&yet is a highly distributed team, with yetis all over North America and Europe. To keep in touch, we use Talky on a daily basis for impromptu discussions among our teammates. Unfortunately, Talky doesn't quite work for our all-hands meetings because "full-mesh" media sharing only functions well when the number of people in the conference is small. To change that, we are working on an improved version that we've tested up to 20 people, internally known as Talky 2.

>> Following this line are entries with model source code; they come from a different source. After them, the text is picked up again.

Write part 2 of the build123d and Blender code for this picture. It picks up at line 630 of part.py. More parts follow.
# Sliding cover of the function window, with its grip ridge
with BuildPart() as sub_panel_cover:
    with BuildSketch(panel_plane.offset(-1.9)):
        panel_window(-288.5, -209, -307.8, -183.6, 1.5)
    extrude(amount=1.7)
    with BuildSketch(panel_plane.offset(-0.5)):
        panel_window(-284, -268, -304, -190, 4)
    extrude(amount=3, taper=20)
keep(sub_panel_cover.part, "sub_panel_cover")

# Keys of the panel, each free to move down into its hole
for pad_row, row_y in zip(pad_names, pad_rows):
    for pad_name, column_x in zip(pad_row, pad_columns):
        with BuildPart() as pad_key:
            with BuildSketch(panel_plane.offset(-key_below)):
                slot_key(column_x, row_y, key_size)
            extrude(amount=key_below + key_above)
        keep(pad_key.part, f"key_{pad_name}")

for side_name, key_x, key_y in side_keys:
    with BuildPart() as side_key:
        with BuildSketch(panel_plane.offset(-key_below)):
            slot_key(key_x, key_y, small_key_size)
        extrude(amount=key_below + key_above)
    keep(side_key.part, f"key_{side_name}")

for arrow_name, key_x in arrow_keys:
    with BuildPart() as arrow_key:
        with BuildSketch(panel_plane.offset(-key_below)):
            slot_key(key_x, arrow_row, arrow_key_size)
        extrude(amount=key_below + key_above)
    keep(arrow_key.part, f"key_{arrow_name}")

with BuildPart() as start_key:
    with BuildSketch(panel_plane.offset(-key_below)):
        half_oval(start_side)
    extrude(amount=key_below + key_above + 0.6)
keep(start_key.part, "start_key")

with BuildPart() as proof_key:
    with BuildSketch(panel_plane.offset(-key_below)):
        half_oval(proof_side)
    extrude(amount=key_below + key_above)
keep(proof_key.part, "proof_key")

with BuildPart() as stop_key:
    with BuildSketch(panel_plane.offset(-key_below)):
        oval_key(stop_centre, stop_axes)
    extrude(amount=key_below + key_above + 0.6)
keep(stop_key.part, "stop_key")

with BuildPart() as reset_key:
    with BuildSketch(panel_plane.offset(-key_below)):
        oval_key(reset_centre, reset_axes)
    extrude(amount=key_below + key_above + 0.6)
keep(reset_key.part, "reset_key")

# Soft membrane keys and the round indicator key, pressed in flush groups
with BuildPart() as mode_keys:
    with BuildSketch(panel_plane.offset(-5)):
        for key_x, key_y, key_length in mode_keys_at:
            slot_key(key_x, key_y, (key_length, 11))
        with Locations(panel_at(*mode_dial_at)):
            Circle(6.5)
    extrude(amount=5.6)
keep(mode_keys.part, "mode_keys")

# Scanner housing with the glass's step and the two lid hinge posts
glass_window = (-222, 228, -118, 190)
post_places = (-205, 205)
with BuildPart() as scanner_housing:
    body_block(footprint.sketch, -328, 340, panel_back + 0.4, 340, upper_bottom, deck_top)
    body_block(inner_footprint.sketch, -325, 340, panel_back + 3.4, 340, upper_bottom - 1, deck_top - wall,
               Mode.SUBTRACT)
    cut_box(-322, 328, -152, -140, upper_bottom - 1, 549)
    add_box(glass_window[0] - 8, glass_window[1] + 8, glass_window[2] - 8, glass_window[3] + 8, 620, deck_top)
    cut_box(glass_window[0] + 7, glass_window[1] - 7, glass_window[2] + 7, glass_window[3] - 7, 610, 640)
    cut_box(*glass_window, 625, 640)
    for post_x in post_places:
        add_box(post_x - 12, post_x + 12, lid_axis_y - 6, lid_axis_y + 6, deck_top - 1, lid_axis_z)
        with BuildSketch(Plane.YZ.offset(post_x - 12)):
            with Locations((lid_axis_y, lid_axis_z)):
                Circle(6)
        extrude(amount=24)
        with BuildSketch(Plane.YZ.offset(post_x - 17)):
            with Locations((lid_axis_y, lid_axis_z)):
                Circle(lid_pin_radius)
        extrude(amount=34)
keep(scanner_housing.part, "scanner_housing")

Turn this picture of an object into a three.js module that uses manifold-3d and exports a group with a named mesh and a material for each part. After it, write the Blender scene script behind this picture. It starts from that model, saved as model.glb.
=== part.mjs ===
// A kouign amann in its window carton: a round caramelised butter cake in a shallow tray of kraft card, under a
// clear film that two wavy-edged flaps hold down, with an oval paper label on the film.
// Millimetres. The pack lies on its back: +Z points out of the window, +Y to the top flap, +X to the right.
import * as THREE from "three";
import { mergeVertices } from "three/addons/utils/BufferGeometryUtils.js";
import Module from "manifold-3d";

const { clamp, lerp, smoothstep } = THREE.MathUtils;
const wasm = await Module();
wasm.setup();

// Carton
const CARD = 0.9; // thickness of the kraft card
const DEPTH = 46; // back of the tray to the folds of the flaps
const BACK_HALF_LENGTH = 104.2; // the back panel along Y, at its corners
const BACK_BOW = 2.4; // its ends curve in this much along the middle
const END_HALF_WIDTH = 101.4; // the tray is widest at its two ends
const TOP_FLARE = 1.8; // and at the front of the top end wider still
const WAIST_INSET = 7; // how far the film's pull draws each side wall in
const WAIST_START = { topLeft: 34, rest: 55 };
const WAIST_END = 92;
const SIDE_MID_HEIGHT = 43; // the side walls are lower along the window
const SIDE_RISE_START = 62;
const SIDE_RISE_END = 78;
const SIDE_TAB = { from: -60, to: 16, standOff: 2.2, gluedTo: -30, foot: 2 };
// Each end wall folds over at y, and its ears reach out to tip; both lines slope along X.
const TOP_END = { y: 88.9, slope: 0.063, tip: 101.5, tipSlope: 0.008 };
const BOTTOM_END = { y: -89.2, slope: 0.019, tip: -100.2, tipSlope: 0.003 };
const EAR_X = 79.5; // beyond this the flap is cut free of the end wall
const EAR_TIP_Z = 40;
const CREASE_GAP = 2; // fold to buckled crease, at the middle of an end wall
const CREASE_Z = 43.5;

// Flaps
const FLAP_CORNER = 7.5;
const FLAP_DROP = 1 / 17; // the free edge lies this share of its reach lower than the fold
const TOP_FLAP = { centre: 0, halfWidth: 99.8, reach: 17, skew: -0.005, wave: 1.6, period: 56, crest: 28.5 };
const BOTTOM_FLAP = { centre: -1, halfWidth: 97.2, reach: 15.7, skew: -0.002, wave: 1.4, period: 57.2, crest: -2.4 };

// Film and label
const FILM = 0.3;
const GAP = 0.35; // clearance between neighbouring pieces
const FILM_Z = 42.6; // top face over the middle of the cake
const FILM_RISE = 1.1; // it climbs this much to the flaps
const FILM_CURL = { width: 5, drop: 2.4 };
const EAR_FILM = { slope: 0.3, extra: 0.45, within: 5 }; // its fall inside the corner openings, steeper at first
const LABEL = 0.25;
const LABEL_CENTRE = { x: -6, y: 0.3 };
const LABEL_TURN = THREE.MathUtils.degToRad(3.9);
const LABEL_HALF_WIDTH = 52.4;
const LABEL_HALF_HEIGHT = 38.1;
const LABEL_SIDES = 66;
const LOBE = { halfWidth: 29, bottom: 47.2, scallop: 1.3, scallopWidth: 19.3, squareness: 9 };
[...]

Last Friday we had another weekly update meeting and Talky 2 would not work - all the videos remained black. Switching from Chrome to Opera resolved the problem for a while, but at some point every participant in the conference had their browser crash. We had to switch back to Hangouts. Which was embarrassing.
What happened?
Crashing every browser (including Opera) was something I had been expecting. We had seen it before and currently it is being investigated by the WebRTC team. It is quite a serious issue and getting them more data to investigate what is going on helps. Showing black videos, on the other hand, was a behavior I had not seen before, so I went to investigate. I could not reproduce this behavior on my Linux laptop and It seemed to happen only on the Macintosh computer we use in our meeting room.
The first thing I noticed was that it was running Chrome 41. Chrome 41 is not the version I was testing with and is currently in beta stage. The way Google rolls out updates means that a small percentage of users get those updates even on the stable channel, so if there are any major problems they might be noticed at that point and can still be fixed before affecting the majority of users.
So... when i'm debugging a WebRTC problem, the first thing I do is to check the chrome://webrtc-internals page which shows all the API calls and statistics information. If something breaks, there is quite a good chance that you can see what might be wrong on that page.
Was it Talky or Jitsi Videobridge? Or something else?
Indeed the page showed that Chrome had failed to establish a connection to the Jitsi Videobridge (which is the thing allowing user to scale to a much higher number of participants than the current Talky). It was apparent that Chrome only sent a few bytes and then stopped, even though the basic connection seemed to be up. This looked like, despite being able to establish a basic ICE connection, it failed to set-up the DTLS encryption. To find and verify this hunch I dumped the low-level traffic using Wireshark, which showed a DTLS Alert packet it described as Level: Fatal, Description: Illegal Parameter
Sounds scary, eh?
At this point I started to wonder if this was something related to just Talky or would this also affect other applications like Jitsi Meet? Turns out it did affect them, so I pinged the Jitsi team and got a response very quickly – they had started to notice this a few hours earlier as well.
So a Chrome update was about to break both our WebRTC applications... I have been afraid of that happening ever since starting to work on WebRTC about two and a half years ago. I've had my share of WebRTC-related crashes, crashing almost every release since Chrome 29, but those had never affected all users.
The Chrome 41 WebRTC release notes had been published earlier last week. I tend to review them very carefully and they did not contain any hints on changes related to DTLS. George Politis from the Jitsi team filed an issue in the WebRTC bug tracker and I immediately poked Vikas Marwaha, the awesome Google engineer who writes the release notes and triages all reported issues. He was able to reproduce it and assigned it to the person responsible for that area within less than 25 minutes.
That's quite a good response time, especially considering it was 3pm on a Friday. The issue got reassigned to the BoringSSL team the same day still and was fixed on Monday morning. The fix will be included in the release version of Chrome 41.
By a whisker we caught it early in the Chrome Beta phase.
Why did we not notice this earlier?
We do some automated testing that should have caught this. However, since we run the testing tool on Linux servers and Linux was not affected our own testing process did not catch the change when it was introduced. Since it only happens with the Jitsi Videobridge and the BouncyCastle TLS library used by it, the Chrome-Firefox interop testing that Google does didn't show the problem either.
From the Google side, while I do not want to experience such a situation again, the way this was handled makes me confident that they take such issues very seriously. The WebRTC team seems to have been surprised by the change in BoringSSL as well.
Effectively "what if a Chrome upgrade kills your WebRTC applications" is FUD. The Chrome release process makes it possible to detect such changes relatively early, so if as a developer you are not working in the Canary version you should start doing that today. And get automated testing done. On all platforms. Oh, and also across other browsers like Firefox and Opera, just to increase the size of the testing matrix.